Regular divergence warns of potential trend reversals (bullish or bearish), while hidden divergence suggests trend continuation after a pullback. Hidden types are more useful in strong trending markets.
Can MACD divergence give false signals?
Yes. In ranging or choppy markets, MACD can produce misleading divergences. Always confirm with additional tools like RSI, volume, or price action patterns.
How do I adjust MACD settings for better accuracy?
Default settings (12, 26, 9) work well for daily charts. For faster signals on shorter timeframes (e.g., 15-minute), try (6, 13, 1). However, faster settings increase noise—test thoroughly before live use.
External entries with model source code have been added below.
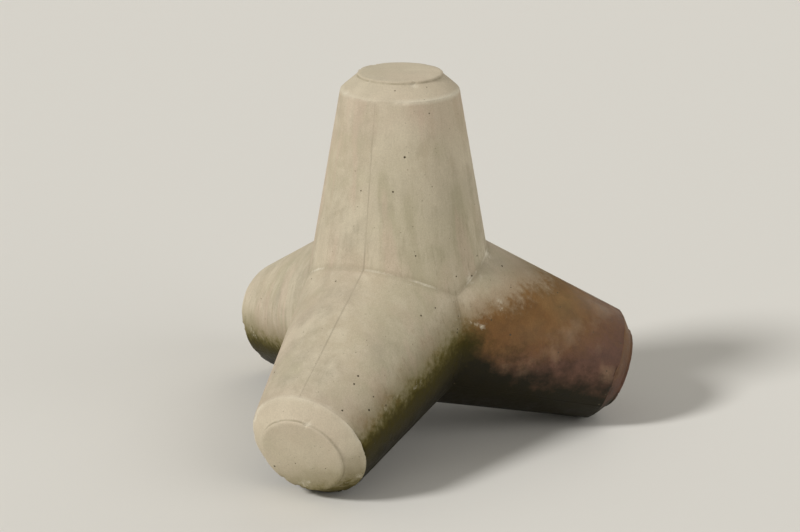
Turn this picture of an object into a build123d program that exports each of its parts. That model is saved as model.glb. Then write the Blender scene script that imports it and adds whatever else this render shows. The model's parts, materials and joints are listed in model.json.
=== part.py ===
from build123d import *
import os
from math import acos, cos, degrees, radians, sin, tan

# Concrete tetrapod, an interlocking armour block, cast in one piece.
# Four equal round legs taper away from one centre towards the corners of a
# regular tetrahedron. The block stands on three of them, with the fourth upright.
# Each leg ends in a flat disc inside a wide 45-degree bevel. Millimetres, +Z up,
# and the origin is the centre of the block, where the four leg axes meet.

# Driving sizes of the block, in millimetres and degrees
leg_reach = 1970.0  # from the centre of the block to the flat end of a leg
leg_end_radius = 462.0  # of the leg's cone, at the plane of its flat end
leg_taper = 10.0  # half angle of the leg's cone
end_bevel = 136.0  # depth and width of the bevel round a leg's end
crotch_radius = 30.0  # hollow fillet along the lines where two legs meet

# Directions of the legs, from the angles between the axes of a tetrahedron
leg_spread = degrees(acos(-1 / 3))  # between any two leg axes
leg_headings = [-90.0, 30.0, 150.0]  # compass headings of the three lower legs


def leg_direction(heading):
    """Unit vector along a lower leg, from the block's centre."""
    outward = sin(radians(leg_spread))
    return Vector(
        outward * cos(radians(heading)),
        outward * sin(radians(heading)),
        cos(radians(leg_spread)),
    )


def half_section_plane(direction, neighbour):
    """Plane through a leg's axis and the next leg's: X runs out from the axis, Y along it."""
    radial = (neighbour - direction * neighbour.dot(direction)).normalized()
    return Plane(origin=(0, 0, 0), x_dir=radial, z_dir=radial.cross(direction))


def cone_radius(distance):
    """Radius of a leg's cone at a distance from the block's centre, along the leg."""
    return leg_end_radius + (leg_reach - distance) * tan(radians(leg_taper))


upright = Vector(0, 0, 1)
directions = [upright] + [leg_direction(heading) for heading in leg_headings]
neighbours = directions[1:] + directions[:1]
bevel_start = leg_reach - end_bevel  # where the bevel leaves the cone, along the leg

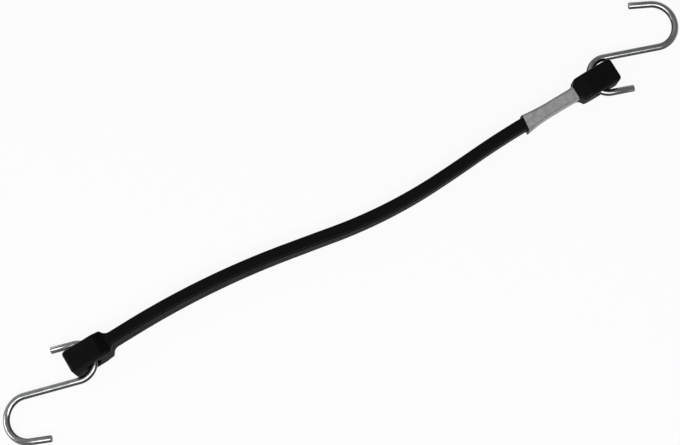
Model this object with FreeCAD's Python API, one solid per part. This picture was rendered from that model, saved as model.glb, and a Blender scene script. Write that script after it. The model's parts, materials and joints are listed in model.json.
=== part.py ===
"""Rubber tie-down strap with a steel S-hook threaded through each end.

The strap is one rubber moulding: a flat band that thickens into a block at each
end, with a round eye through each block. It lies on its narrow edge, on the two
blocks, in the shallow S that it takes when it is laid down. The far block stands
upright and the near one leans, so the band twists a little between them. Each
hook is one length of round wire bent in one plane, and leans with its block.
A paper label is wrapped round the band beside the far block.

Millimetres. +X runs from the near end to the far end, +Z is up, and the origin
is under the middle of the whole object, on the surface that it lies on.
"""
import FreeCAD, Part
import math
import os
from FreeCAD import Placement, Rotation, Vector

# The rubber moulding
RUBBER_LENGTH = 533.0
BAND_THICKNESS = 11.0
BAND_WIDTH = 19.0
EDGE_RADIUS = 2.3

# The block at each end, with its eye and a short lead of band
HEAD_LENGTH = 37.5
HEAD_THICKNESS = 21.5
HEAD_WIDTH = 25.0
HEAD_CORNER_RADIUS = 3.5
EYE_FROM_END = 19.3
EYE_CLEARANCE = 0.5
EYE_BEVEL = 0.8
SHOULDER_EASE = 0.4
NECK_RADIUS = 7.0
TAPER_LENGTH = 8.5
TAPER_CREST_RADIUS = 5.0
TAPER_TOE_RADIUS = 7.0
BLOCK_LEAD = 6.0
PARTING_GROOVE_WIDTH = 0.9
PARTING_GROOVE_DEPTH = 0.35

# How the band lies: straight beside each block, and curved and twisted between.
# Each bend is its share of the curved stretch and its turn to the left, in degrees.
# The near block leans to its left by the near lean, and the far block stands upright.
NEAR_LEAD = 23.0
NEAR_LEAN_ANGLE = 9.0
BENDS = ((0.382, -11.0), (0.118, -0.5), (0.263, 13.0), (0.105, 1.7), (0.132, -4.0))

# The wire hooks
WIRE_DIAMETER = 6.0
LOOP_SIDE_CLEARANCE = 2.1
BIG_LOOP_RADIUS = 19.7
BIG_LOOP_ANGLE = 173.5
SMALL_LOOP_ANGLE = 180.0
SHANK_LENGTH = 50.9
SHANK_SLANT_ANGLE = 18.7
STUB_LENGTH = 20.0
TIP_LENGTH = 19.1
WIRE_END_CHAMFER = 0.35

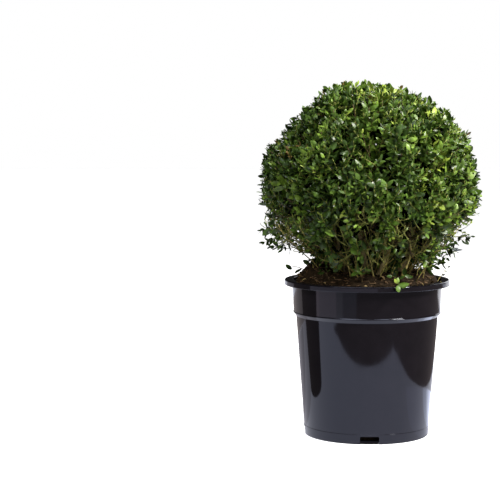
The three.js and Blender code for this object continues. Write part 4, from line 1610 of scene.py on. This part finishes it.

Should I trade divergence alone?
No. MACD divergence should be part of a broader strategy. Combine it with support/resistance analysis, candlestick patterns, or volume indicators for higher-confidence trades.
Is MACD divergence effective in all market conditions?
It performs best in trending markets. In sideways or consolidating phases, crossovers and oscillations increase false signals. Use Bollinger Bands or ADX to assess trend strength first.
Can I automate MACD divergence detection?
Yes—many platforms allow custom scripts or alerts for divergence detection. However, manual verification ensures context isn't missed due to rigid algorithmic rules.
Complementary Indicators to Pair with MACD
To strengthen divergence signals, pair MACD with:
- Relative Strength Index (RSI): Confirms overbought/oversold conditions. A bearish divergence combined with RSI >70 increases sell signal strength.
- Volume Profile: Validates momentum shifts. Declining volume during new highs supports bearish divergence.
- Fibonacci Retracement: Helps identify potential reversal zones where divergence might play out.
- Moving Averages: The 50-day and 200-day EMAs help determine overall trend bias before acting on divergence.
Using multiple confluences significantly improves trade success rates.
Final Thoughts: Mastering MACD Divergence for Smarter Trading
MACD divergence is not a standalone magic bullet—but when used correctly, it becomes a powerful tool in any trader’s arsenal. Its ability to detect shifts in momentum ahead of price action makes it invaluable in fast-moving crypto markets.
Success lies in disciplined application: identifying clean divergences, confirming with complementary tools, managing risk wisely, and avoiding overtrading based on weak signals.
Whether you're scalping altcoins or investing in major cryptos like Bitcoin and Ethereum, integrating MACD divergence into your analysis enhances decision-making precision and timing.